Analysis of meniscal and chondral lesions accompanying anterior cruciate ligament tears: relationship with age, time from injury, and level of sport

Tandogan R., Taser O., Kayaalp A., Taskiran E., Pinar H., Alparslan B., ...More

KNEE SURGERY SPORTS TRAUMATOLOGY ARTHROSCOPY, vol.12, no.4, pp.262-270, 2004 (SCI-Expanded) identifier identifier identifier

  • Publication Type: Article / Article
  • Volume: 12 Issue: 4
  • Publication Date: 2004
  • Doi Number: 10.1007/s00167-003-0398-z
  • Journal Indexes: Science Citation Index Expanded (SCI-EXPANDED), Scopus
  • Page Numbers: pp.262-270
  • Keywords: anterior cruciate ligament, meniscus tear, cartilage damage, sports injury, KNEE, PATTERNS, RECONSTRUCTION, OSTEOARTHRITIS, GONARTHROSIS, REPAIR
  • Dokuz Eylül University Affiliated: No


The purposes of this multi-center study were: (a) to document the location and type of meniscal and chondral lesions that accompany anterior cruciate ligament (ACL) tears, and (b) to test for possible relationships between these lesions and patient age, time from initial injury (TFI), and sports level (i.e., recreation, amateur, professional, and national). The cases of 764 patients with ACL tears who underwent arthroscopy for the first time were retrospectively analyzed. The group included 684 males and 80 females of mean age 27 years (range 14-59 years). The mean TFI was 19.8 months (range 0.2-360 months). Eighty-seven percent of the group engaged in regular sporting activity. Thirty-seven percent had medial meniscal tears, 16% had lateral meniscal tears, and 20% had tears of both menisci. The most common tear types were longitudinal tears in the posterior and middle horns of both menisci. Tears of the lateral meniscus were more centrally located than those of the medial meniscus. Incomplete tears and radial tears were significantly more common in the lateral meniscus.
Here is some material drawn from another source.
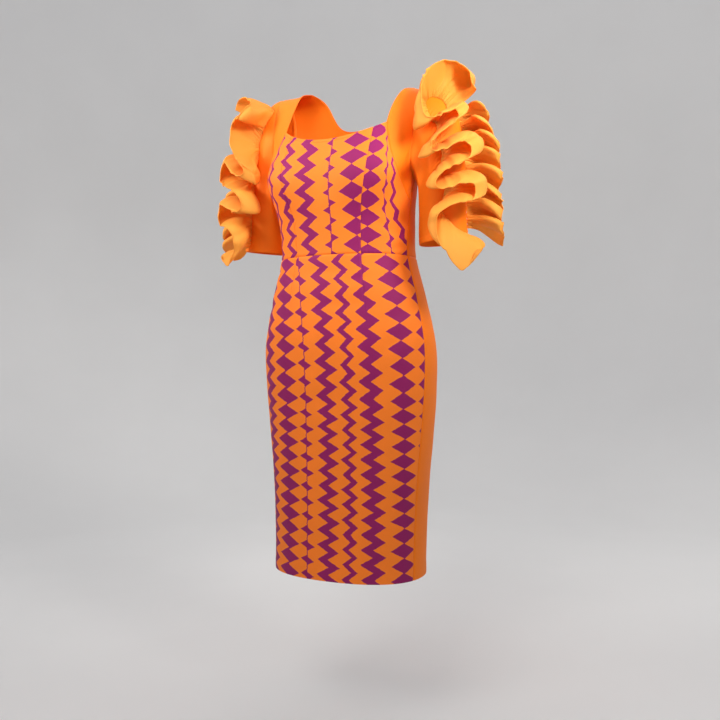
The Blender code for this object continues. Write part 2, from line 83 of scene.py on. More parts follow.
# The wearer's right shoulder hangs higher, and nearer the neck, than the left
LIFT_HEIGHTS = (-0.15, -0.01)
NECK_LIFT = 0.018
NECK_SHIFT = 0.024
NECK_SPAN = (0.03, 0.13)
TIP_LIFT = 0.020
TIP_SPAN = (0.13, 0.2)

# Waves of a ruffle: down, turn at the belly, turn at the sewn edge, reach, fullness, sag
LEFT_FRONT_WAVES = (
    (0.25, 7, 28, 0.066, 0, -0.004), (0.12, -3, 22, 0.068, 0, -0.008), (0.03, 24, 30, 0.066, 0, -0.004),
    (0.03, 66, 45, 0.062, 0, -0.004), (0.1, 90, 54, 0.066, 0, 0.004), (0.19, 84, 60, 0.07, 0.2, 0.018),
    (0.26, 20, 62, 0.068, 0.8, 0.03), (0.35, 94, 64, 0.076, 1.2, 0.026), (0.46, 14, 66, 0.07, 1.2, 0.036),
    (0.57, 88, 66, 0.07, 1.2, 0.032), (0.68, 12, 66, 0.07, 1.2, 0.038), (0.79, 86, 66, 0.068, 1, 0.036),
    (0.9, 50, 64, 0.074, 0.2, 0.102), (0.985, 20, 58, 0.064, 0, 0.04),
)
RIGHT_FRONT_WAVES = (
    (0.24, 18, 18, 0.066, 0, 0.004), (0.16, 20, 20, 0.074, 0, 0.02), (0.07, 40, 34, 0.07, 0, 0.03),
    (0.03, 64, 48, 0.062, 0, 0.02), (0.13, 66, 58, 0.066, 0, 0.012), (0.22, 44, 64, 0.07, 0.6, 0.016),
    (0.31, 118, 70, 0.072, 1.8, 0.016), (0.43, 40, 72, 0.072, 1.9, 0.022), (0.56, 114, 72, 0.07, 1.8, 0.024),
    (0.69, 42, 72, 0.07, 1.6, 0.028), (0.82, 92, 72, 0.064, 1, 0.032), (0.95, 76, 70, 0.062, 0.2, 0.048),
    (0.975, 50, 66, 0.06, 0, 0.024),
)
OUTER_WAVES = 8
OUTER_SPAN = (0.18, 0.94)
LEFT_OUTER_TURN = -16.0
RIGHT_OUTER_TURN = -6.0
OUTER_SWING = 17.0
OUTER_REACH = 0.074
OUTER_FULLNESS = 1.6
OUTER_SAG = 0.030
# share of the width, how much of the wave, how much of its fullness
ACROSS = (
    (0, 0.1, 0), (0.22, 0.42, 0.5), (0.5, 0.9, 0.9), (0.78, 1, 1), (0.95, 0.84, 1), (1, 0.54, 0.9),
)

# How finely seams are followed before the panels are resampled
CENTRE_STEPS = 40
NECK_SIDE_STEPS = 6
YOKE_SEAM_STEPS = 36
NECK_EDGE_STEPS = 24
YOKE_ACROSS = 24
BACK_ARMHOLE_STEPS = 50
SHOULDER_STEPS = 18
BACK_NECK_STEPS = 24
BODICE_ROWS = 60
SKIRT_ROWS = 100

# Where samples lie beside a seam or an edge, and how far apart elsewhere
BESIDE_SEAM = np.array([0.0, 0.5, 1.1, 1.9, 3.0, 4.5, 6.0, 6.8, 7.6, 9.0]) / 1000
KNIT_SPACING = 0.0042
SLEEVE_ROWS = 130
SLEEVE_COLUMNS = 120


# Figure

def through(rows, at):
    """Values of a table at fractional row numbers, on a smooth curve through its rows."""
    rows = np.asarray(rows, float)
    at = np.clip(np.asarray(at, float), 0, len(rows) - 1)
    low = np.minimum(at.astype(int), len(rows) - 2)
    t = (at - low)[..., None]
    padded = np.vstack([2 * rows[0] - rows[1], rows, 2 * rows[-1] - rows[-2]])
    before, start, end, after = (padded[low + k] for k in range(4))
    return start + t * (
        (end - before) / 2
        + t * (before - 2.5 * start + 2 * end - after / 2 + t * (1.5 * (start - end) + (after - before) / 2))
    )


def signed_power(value, power):
    return np.sign(value) * np.abs(value) ** power


def unit(vectors):
    return vectors / np.linalg.norm(vectors, axis=-1, keepdims=True)


def lengths(points, axis):
    """Distance along each line of a grid of points from its first point."""
    step = np.linalg.norm(np.diff(points, axis=axis), axis=-1)
    return np.concatenate([np.zeros_like(np.take(step, [0], axis)), np.cumsum(step, axis)], axis)


def read_off(at, marks, rows):
    return np.stack([np.interp(at, marks, column) for column in np.transpose(rows)], -1)


def figure(spots):
    """Points of the trunk at spots of (angle from the centre front, ring number)."""
    angle, ring = spots[..., 0], spots[..., 1]
    height, half_width, front, back, centre, follow = np.moveaxis(through(RINGS, ring), -1, 0)
    turn = np.radians(angle)
    x = half_width * signed_power(np.sin(turn), 2 / ROUNDNESS)
    ahead = signed_power(np.cos(turn), 2 / ROUNDNESS)
    y = centre - np.where(ahead > 0, front, back) * ahead
    z = height - follow * SHOULDER_SLOPE * (np.abs(x) - SHOULDER_TOP[0])
    rise = z - CUP["height"]
    tall = np.where(rise > 0, CUP["above"], CUP["below"])
    aside = (np.abs(np.mod(angle + 180, 360) - 180) - CUP["angle"]) / CUP["spread"]
    push = CUP["depth"] * np.exp(-(aside**2 + (rise / tall) ** 2) / 2)
    away = np.hypot(x, y) + 1e-9
    return np.stack([x * (1 + push / away), y * (1 + push / away), z], -1)


def figure_normal(spots):
    """Outward unit normal of the trunk, and of both sides of the ridge of the shoulders together."""
    angle, ring = spots[..., 0], spots[..., 1]
    low = np.stack([angle, np.minimum(ring, len(RINGS) - 1.02)], -1)
    across, along = (figure(low + step) - figure(low - step) for step in ([0.5, 0], [0, 0.01]))
    normal = np.cross(across, along)
    side = np.sign(np.sin(np.radians(angle)))
    top = np.stack([SHOULDER_SLOPE * side, 0 * side, 1 + 0 * side], -1)
    return unit(np.where((ring > len(RINGS) - 1.001)[..., None], top, normal))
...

Nineteen percent of the knees had one or more chondral lesions. Sixty percent of the chondral lesions were located in the medial tibio-femoral compartment. Patient age was statistically associated with presence of a medial meniscal tear, presence of a grade 3 or 4 chondral lesion, and presence of a complex tear of the medial meniscus. Sports level was not statistically related to any of the parameters studied. The odds of having a medial meniscal tear at 2 to 5 years TFI were 2.2 times higher than the odds in the first year post-injury, and the odds at >5 years were 5.9 times higher than at 0 to 12 months TFI. The frequency of lateral meniscal tear remained fairly constant at 2 years TFI. The odds of having a grade 3 or 4 chondral lesion were 2.7 times greater at 2 to 5 years TFI than they were at I year post-injury, and these odds increased to 4.7 when patients at >5 years TFI were compared to those in the 2 to 5 years category. Multivariate analysis demonstrated that TFI and age were equally important predictors of lateral meniscal tears and of grade 3 or 4 chondral lesions; however, TFI was the better predictor of medial meniscal tear.